-- Start Materials provided --

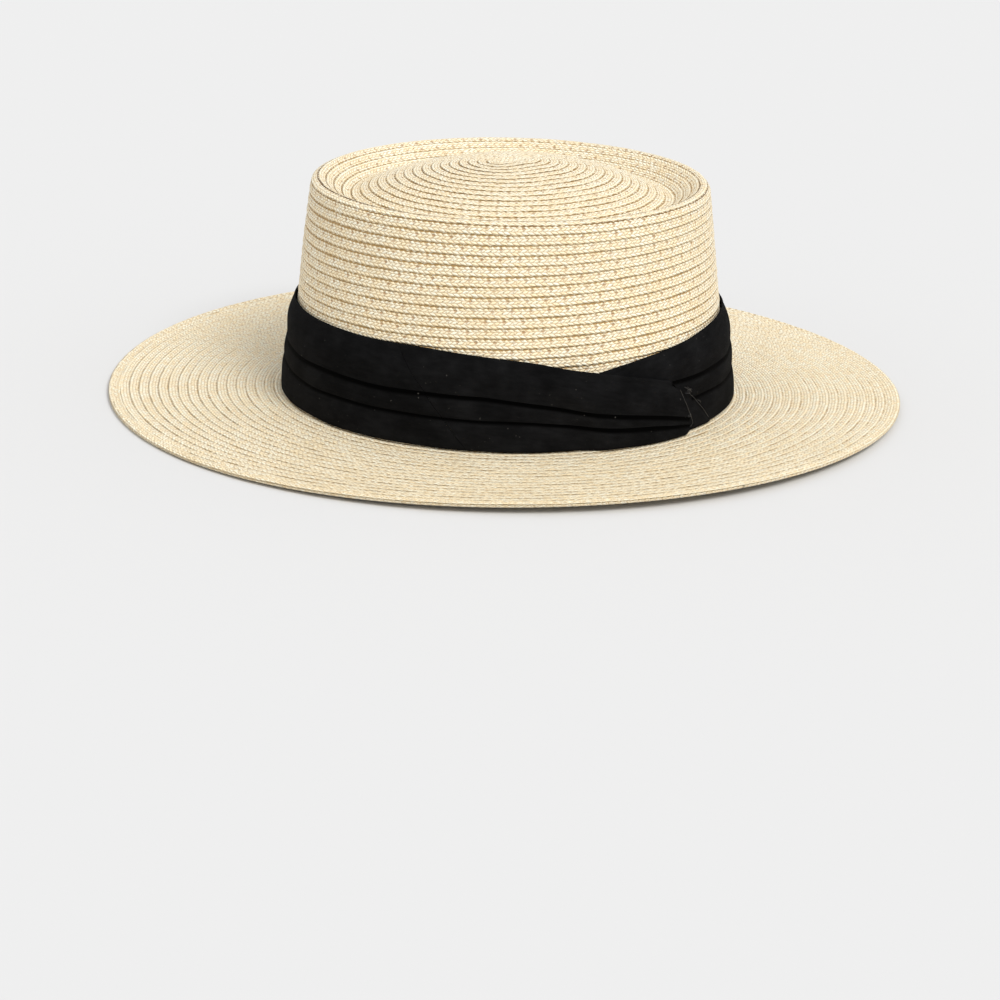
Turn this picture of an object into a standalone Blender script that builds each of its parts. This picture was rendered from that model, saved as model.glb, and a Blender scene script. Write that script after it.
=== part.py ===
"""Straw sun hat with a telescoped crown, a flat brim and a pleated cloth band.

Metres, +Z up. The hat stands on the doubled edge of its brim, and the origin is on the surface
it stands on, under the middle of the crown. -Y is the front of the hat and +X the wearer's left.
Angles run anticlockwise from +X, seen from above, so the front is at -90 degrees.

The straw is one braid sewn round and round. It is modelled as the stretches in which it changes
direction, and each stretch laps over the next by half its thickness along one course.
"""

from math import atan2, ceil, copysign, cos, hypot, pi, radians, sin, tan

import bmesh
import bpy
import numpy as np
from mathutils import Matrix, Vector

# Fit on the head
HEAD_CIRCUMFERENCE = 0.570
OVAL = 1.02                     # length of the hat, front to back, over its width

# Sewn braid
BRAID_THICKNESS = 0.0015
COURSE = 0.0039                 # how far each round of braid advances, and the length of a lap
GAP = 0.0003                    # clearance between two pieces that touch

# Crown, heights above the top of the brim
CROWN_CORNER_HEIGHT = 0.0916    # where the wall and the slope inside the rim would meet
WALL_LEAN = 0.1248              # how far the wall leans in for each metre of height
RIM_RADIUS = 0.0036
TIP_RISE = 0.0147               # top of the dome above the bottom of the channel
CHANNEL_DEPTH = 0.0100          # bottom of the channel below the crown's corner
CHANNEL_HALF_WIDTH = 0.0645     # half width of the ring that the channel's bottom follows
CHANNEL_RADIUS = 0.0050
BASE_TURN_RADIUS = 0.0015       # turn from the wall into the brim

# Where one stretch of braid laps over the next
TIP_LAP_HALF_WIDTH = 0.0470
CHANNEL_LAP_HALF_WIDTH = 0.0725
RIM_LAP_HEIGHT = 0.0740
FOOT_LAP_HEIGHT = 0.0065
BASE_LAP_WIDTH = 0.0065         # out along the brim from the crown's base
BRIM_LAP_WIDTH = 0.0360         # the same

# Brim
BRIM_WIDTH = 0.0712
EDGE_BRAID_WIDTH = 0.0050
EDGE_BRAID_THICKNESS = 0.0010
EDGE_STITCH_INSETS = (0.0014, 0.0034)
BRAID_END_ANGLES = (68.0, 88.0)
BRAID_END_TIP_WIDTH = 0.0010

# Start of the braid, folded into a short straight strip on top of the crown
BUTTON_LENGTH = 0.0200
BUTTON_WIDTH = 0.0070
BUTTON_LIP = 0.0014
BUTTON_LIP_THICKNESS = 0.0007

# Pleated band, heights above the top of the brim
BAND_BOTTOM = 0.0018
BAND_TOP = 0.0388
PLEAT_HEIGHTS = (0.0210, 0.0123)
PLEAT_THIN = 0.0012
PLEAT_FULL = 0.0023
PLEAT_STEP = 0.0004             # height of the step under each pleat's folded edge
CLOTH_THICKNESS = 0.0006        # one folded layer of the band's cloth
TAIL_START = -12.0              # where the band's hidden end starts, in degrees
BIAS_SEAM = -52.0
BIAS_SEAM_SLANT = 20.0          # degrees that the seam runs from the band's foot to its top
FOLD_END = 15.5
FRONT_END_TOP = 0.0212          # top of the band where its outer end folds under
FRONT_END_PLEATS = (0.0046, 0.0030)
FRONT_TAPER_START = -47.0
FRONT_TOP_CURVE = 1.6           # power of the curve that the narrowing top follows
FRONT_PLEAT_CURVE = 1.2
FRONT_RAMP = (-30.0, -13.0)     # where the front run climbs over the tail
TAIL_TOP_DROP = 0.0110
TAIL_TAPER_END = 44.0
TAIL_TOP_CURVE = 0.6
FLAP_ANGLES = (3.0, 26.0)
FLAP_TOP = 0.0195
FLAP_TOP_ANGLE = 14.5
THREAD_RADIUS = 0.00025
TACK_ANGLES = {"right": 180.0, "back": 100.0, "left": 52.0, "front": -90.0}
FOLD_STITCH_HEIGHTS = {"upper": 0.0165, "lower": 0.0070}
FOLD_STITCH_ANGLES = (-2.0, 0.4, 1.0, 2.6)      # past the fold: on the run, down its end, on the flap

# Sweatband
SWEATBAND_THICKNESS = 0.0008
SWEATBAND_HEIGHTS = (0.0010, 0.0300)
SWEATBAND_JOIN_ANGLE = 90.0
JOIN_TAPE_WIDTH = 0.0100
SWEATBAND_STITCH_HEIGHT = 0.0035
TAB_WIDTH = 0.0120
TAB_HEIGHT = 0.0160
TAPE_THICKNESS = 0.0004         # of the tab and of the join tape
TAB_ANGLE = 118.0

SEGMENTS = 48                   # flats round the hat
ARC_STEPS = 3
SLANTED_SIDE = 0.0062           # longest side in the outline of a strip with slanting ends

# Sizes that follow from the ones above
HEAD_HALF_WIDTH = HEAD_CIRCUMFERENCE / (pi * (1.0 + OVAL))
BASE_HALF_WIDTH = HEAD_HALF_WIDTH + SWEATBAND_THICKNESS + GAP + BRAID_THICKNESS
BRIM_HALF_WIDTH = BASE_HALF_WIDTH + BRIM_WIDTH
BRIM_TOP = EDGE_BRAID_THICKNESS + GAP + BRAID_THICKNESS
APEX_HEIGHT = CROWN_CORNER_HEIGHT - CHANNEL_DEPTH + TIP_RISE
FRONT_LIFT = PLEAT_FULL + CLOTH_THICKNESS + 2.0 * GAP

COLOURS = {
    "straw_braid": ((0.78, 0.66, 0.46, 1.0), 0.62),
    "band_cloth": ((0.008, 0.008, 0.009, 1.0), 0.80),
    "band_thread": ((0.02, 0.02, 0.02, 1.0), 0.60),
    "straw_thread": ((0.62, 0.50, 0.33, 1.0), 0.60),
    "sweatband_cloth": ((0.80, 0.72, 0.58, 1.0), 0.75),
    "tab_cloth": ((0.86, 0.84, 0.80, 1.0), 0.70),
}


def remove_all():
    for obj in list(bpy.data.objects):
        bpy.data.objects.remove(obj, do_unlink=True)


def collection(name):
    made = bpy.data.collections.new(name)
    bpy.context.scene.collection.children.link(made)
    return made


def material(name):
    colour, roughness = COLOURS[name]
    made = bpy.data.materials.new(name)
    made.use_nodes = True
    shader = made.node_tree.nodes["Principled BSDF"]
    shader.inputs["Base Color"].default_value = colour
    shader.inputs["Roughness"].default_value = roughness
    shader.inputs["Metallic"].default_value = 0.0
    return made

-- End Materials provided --
-- Start Materials provided --

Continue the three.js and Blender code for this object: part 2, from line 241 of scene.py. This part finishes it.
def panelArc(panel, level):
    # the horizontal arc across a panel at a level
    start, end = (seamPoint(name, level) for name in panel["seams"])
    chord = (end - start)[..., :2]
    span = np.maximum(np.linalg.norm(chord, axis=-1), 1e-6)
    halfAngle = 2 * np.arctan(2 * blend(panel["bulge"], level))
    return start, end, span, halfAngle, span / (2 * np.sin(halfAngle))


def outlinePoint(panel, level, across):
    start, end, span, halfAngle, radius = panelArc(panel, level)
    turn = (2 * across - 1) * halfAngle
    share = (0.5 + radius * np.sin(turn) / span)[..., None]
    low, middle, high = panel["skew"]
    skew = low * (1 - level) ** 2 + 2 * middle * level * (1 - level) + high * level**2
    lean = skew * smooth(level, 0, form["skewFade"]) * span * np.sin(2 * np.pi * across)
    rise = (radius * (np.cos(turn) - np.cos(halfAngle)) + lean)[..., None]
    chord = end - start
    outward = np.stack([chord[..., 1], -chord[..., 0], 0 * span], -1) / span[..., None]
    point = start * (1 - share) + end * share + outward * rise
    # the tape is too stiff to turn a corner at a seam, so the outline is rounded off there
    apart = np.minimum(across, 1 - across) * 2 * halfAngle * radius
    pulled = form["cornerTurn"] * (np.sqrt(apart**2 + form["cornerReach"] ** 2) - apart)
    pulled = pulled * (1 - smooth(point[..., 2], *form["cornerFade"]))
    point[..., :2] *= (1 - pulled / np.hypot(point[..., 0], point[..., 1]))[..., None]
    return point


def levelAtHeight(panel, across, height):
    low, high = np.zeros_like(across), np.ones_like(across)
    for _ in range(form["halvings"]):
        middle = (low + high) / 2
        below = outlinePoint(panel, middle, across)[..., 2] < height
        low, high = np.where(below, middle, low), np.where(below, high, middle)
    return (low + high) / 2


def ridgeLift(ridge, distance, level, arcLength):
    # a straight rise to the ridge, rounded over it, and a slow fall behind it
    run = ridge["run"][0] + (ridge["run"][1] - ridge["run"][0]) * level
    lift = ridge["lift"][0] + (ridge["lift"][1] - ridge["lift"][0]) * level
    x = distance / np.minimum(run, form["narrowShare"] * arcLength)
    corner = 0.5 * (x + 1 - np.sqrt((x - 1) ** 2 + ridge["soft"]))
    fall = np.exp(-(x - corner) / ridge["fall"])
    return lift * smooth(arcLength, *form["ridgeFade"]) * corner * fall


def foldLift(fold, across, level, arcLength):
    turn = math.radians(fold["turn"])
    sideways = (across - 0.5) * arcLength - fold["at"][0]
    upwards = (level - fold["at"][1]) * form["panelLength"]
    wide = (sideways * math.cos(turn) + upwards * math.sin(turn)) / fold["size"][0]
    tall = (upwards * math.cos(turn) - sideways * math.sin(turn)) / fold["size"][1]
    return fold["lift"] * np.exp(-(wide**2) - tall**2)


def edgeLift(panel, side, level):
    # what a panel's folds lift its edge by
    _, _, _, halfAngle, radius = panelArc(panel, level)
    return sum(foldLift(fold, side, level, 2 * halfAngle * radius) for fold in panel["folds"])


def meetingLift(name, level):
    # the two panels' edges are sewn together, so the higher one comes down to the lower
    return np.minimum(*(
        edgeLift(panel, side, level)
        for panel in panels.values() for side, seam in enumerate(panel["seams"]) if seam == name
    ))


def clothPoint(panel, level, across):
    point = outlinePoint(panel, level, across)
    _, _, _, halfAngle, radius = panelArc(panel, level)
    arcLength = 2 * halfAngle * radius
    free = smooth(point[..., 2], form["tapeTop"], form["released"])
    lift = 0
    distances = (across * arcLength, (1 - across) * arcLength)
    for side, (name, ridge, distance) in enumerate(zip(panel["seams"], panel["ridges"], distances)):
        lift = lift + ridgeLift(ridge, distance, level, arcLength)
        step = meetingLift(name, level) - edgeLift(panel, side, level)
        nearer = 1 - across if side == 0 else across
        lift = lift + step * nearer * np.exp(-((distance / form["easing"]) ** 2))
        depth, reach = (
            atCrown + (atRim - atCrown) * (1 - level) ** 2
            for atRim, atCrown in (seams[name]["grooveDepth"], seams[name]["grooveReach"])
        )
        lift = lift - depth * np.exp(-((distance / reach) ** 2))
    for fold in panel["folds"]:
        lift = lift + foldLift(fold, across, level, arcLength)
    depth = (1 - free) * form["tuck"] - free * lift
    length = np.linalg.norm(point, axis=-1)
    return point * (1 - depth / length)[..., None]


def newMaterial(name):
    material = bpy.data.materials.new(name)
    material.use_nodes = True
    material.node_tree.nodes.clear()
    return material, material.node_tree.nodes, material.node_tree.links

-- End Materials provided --
-- Start Materials provided --

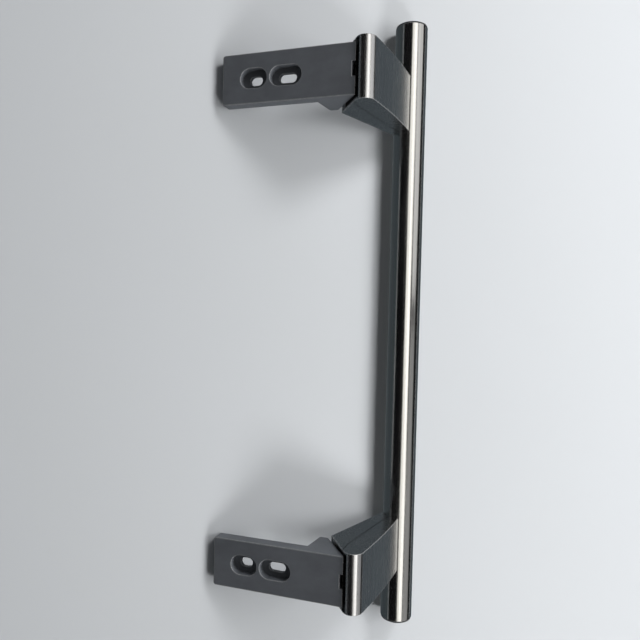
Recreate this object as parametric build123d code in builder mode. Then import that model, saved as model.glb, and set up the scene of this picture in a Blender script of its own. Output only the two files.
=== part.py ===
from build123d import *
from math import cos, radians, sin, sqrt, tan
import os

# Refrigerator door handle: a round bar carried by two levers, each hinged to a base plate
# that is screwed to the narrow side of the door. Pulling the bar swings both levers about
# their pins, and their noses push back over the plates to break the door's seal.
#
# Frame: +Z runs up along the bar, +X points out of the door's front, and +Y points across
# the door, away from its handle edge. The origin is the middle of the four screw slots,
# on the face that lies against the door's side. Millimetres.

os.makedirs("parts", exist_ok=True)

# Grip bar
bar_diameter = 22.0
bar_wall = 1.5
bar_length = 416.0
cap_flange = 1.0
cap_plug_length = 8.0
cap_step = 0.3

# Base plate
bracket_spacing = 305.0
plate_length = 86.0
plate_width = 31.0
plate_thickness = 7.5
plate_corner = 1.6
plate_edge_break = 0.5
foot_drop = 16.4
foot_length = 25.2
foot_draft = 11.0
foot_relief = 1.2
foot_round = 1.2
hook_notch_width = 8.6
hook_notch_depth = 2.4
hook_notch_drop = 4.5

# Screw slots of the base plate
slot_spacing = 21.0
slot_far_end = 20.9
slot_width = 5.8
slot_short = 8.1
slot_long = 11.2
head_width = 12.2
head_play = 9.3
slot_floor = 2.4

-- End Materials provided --

- To be done
Return every line above that contains the word "into".

- Answer below
Turn this picture of an object into a standalone Blender script that builds each of its parts. This picture was rendered from that model, saved as model.glb, and a Blender scene script. Write that script after it.
BASE_TURN_RADIUS = 0.0015       # turn from the wall into the brim
# Start of the braid, folded into a short straight strip on top of the crown